Em 1961, não se sabia se a maioria das estrelas tinha sistemas planetários, pois ainda não havia sido detectado nenhum planeta em órbita de outra estrela (o primeiro foi achado em 1993. Até o momento, eles somam 687). Também era desconhecida a média de estrelas que nasceriam por ano na Via Láctea (hoje, sabe-se, são em média 10), nem o total de estrelas da galáxia - um número que prossegue controverso, oscilando entre um mínimo de 100 bilhões e um teto de 600 bilhões de estrelas.

Hoje sabemos que a existência de planetas em órbita de estrelas é a regra, não a exceção. Também sabemos que as estrelas têm sistemas com vários planetas. Logo, há chance de existir pelo menos um planeta em cada sistema solar com condições de abrigar algum tipo de vida.

A nova esperança

Levando-se em conta todas estas correções, o resultado atual da Equação de Drake se aproxima das 20 mil civilizações na Via Láctea com vontade e condições de nos conhecer.

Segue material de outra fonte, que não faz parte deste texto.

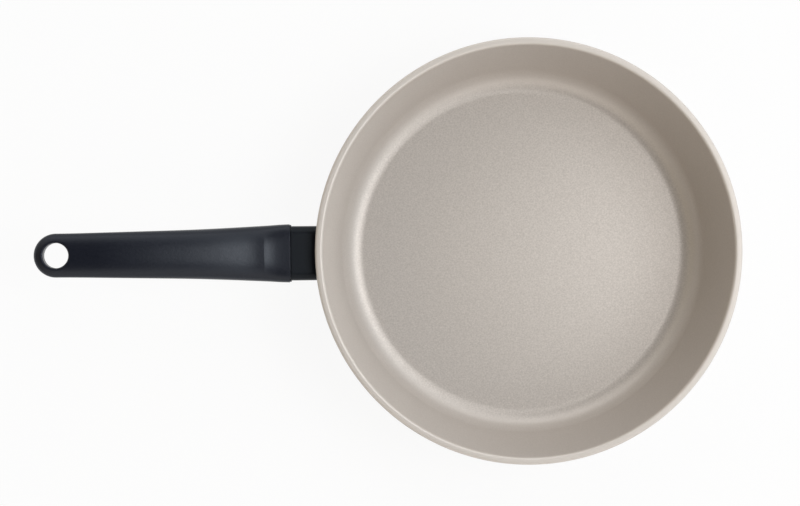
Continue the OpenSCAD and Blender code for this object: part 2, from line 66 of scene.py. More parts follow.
# Points of a finished piece nearer than WELD are one, and TINY is the least length that counts
WELD, TINY = 1e-4, 1e-5
# A millimetre in metres
MM = 0.001

# Steps of the round stretches
TURN_STEPS, CORNER_STEPS, RIM_IN_STEPS, RIM_OUT_STEPS, BEND_STEPS = 256, 20, 10, 12, 10
KEY_STEPS, HOLE_STEPS, PILOT_STEPS = 24, 48, 32
TOP_STEPS, SIDE_STEPS, LOW_STEPS, FRONT_STEPS = 48, 5, 38, 5

# The grip's tables, as shares
START = 0.01
RISE = [(0, 0), (START, START * GRIP_LEN * math.tan(NECK_TILT) / GRIP_RISE), (0.033, 0.021),
        (0.067, 0.046), (0.10, 0.074), (0.133, 0.109), (0.173, 0.158), (0.24, 0.247), (0.30, 0.330),
        (0.367, 0.422), (0.433, 0.511), (0.50, 0.597), (0.567, 0.678), (0.633, 0.751), (0.70, 0.818),
        (0.767, 0.875), (0.833, 0.923), (0.90, 0.961), (0.953, 0.984), (1, 1)]
WIDTH = [(0, 1), (0.047, 0.955), (0.09, 0.86), (0.135, 0.793), (0.2245, 0.65), (0.313, 0.52),
         (0.40, 0.408), (0.486, 0.324), (0.663, 0.192), (0.84, 0.07), (0.95, 0.01), (1, 0)]
TOP = [(0, 0.96), (0.027, 0.928), (0.053, 0.90), (0.08, 0.888), (0.121, 0.885), (0.173, 0.882),
       (0.227, 0.897), (0.28, 0.936), (0.32, 0.938), (0.368, 0.897), (0.432, 0.777), (0.513, 0.597),
       (0.60, 0.431), (0.683, 0.287), (0.766, 0.167), (0.853, 0.082), (0.92, 0.036), (1, 0)]
BELLY = [(0, 0.92), (0.1, 0.96), (0.25, 1), (0.40, 0.97), (0.5, 0.90), (0.65, 0.68), (0.8, 0.34),
         (0.92, 0.08), (1, 0)]
RIDGE = [(0, 0), (0.44, 0), (0.55, 0.02), (0.66, 0.10), (0.747, 0.227), (0.846, 0.453), (0.95, 0.82),
         (1, 1)]
THUMB = [(0, 1), (0.021, 0.91), (0.067, 0.69), (0.124, 0.42), (0.183, 0.225), (0.24, 0.12),
         (0.28, 0.095), (0.36, 0.15), (0.42, 0.19), (0.51, 0.205), (0.66, 0.15), (0.88, 0.02), (1, 0)]
# Exponents that square the sections, on top along the grip and below all along
SQUARE = [(0, 4.6), (0.03, 4.4), (0.08, 3.6), (0.13, 3.1), (0.25, 2.9), (0.50, 2.6), (0.80, 2.4), (1, 2.4)]
BELLY_SQUARE = 2.4


def table_at(table, at):
    """A smooth curve through the points of a table."""
    last = len(table) - 1
    i = 0
    while i < last - 1 and at > table[i + 1][0]:
        i += 1

    def slope(k):
        low, high = table[max(0, k - 1)], table[min(last, k + 1)]
        return (high[1] - low[1]) / (high[0] - low[0])

    run = table[i + 1][0] - table[i][0]
    t = max(0.0, min(1.0, (at - table[i][0]) / run))
    return (table[i][1] * (2 * t**3 - 3 * t**2 + 1) + slope(i) * run * (t**3 - 2 * t**2 + t)
            + table[i + 1][1] * (3 * t**2 - 2 * t**3) + slope(i + 1) * run * (t**3 - t**2))


# The pan's section
corner_c = (FLOOR_D / 2, BASE_T + CORNER_R)
rim_in_c = (PAN_D / 2 - RIM_W + RIM_IN_ROUND, PAN_H - RIM_IN_ROUND)
rim_out_c = (PAN_D / 2 - RIM_OUT_ROUND, PAN_H - RIM_FALL - RIM_OUT_ROUND)
span = (rim_in_c[0] - corner_c[0], rim_in_c[1] - corner_c[1])
LEAN = math.acos((CORNER_R + RIM_IN_ROUND) / math.hypot(*span)) - math.atan2(span[1], span[0])
wall_top = (rim_in_c[0] - RIM_IN_ROUND * math.cos(LEAN), rim_in_c[1] + RIM_IN_ROUND * math.sin(LEAN))


def wall_radius(depth, height):
    """Radius of a surface that lies a given depth inside the wall."""
    return wall_top[0] + (depth + (height - wall_top[1]) * math.sin(LEAN)) / math.cos(LEAN)


outer_low = DISC_STAND + OUTER_CORNER_R
outer_c = (wall_radius(WALL_T - OUTER_CORNER_R, outer_low), outer_low)
rim_low = PAN_H - RIM_BAND
rim_step = PAN_D / 2 - wall_radius(WALL_T, rim_low)
neck_z = PAN_H - NECK_DROP
neck_r = wall_radius(WALL_T, neck_z)
collar_x = neck_r + NECK_LEN * math.cos(NECK_TILT)
collar_z = neck_z + NECK_LEN * math.sin(NECK_TILT)
flange_face = BOSS_LEN + BRACKET_T


def arc(centre, radius, start, end, steps):
    """Points of an arc in the pan's section, angles in radians."""
    angles = [start + (end - start) * i / steps for i in range(steps + 1)]
    return [(centre[0] + radius * math.cos(a), centre[1] + radius * math.sin(a)) for a in angles]


# The grip's middle line and section sizes, sampled every GRID and PAD samples past both ends. The line
# eases in over EASE_IN and ends straight, its slope is taken over SLOPE_RUN, and the rest is the reach
# of each smoothing
GRID, PAD = 0.25, 80
STRAIGHT, EASE_IN, SLOPE_RUN = 19.0, 6.0, 0.5
SOFT_SLOPE, SOFT_WIDTH, SOFT_TOP, SOFT_BELLY = 4.5, 3.0, 2.5, 5.0
TAILS = 4
count = int(round(GRIP_LEN / GRID))
grid_s = np.array([GRIP_LEN * i / count for i in range(-PAD, count + PAD + 1)])


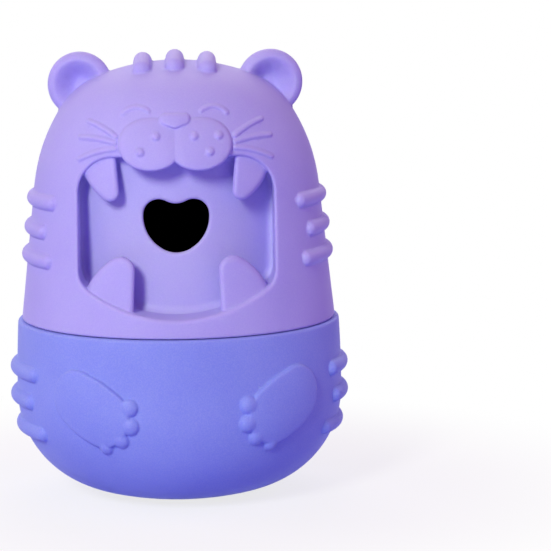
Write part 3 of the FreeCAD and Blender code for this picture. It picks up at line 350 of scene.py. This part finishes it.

Se há tantas civilizações, então por que meio século após o início do Projeto SETI ainda não detectamos nenhum sinal delas?

O problema é a distância. A Via Láctea é colossal, um disco achatado com 100 mil anos-luz de diâmetro. Se aquelas 20 mil civilizações estão distribuídas de forma uniforme pela galáxia, a mais próxima está a 350 anos-luz da Terra.

Se este é o caso, as antenas do SETI poderiam estar neste momento captando os sinais de uma civilização mais avançada tecnologicamente do que a nossa. Se este é o caso, as transmissões de rádio e tevê de tal civilização, viajando à velocidade da luz (300 mil km/s), teriam sido emitidas em 1666, quando uma maçã teria caído na cabeça de Isaac Newton, fazendo com que ele intuísse a gravitação universal.

Do mesmo modo, a primeira transmissão internacional de tevê, a da abertura dos Jogos Olímpicos de Berlim, em 1936, só será captada pelas antenas de rádio de nossa vizinha mais próxima no ano 2.300.

A Via Láctea fervilha de vida. O galáxia é vasta. Não será fácil fazer contato.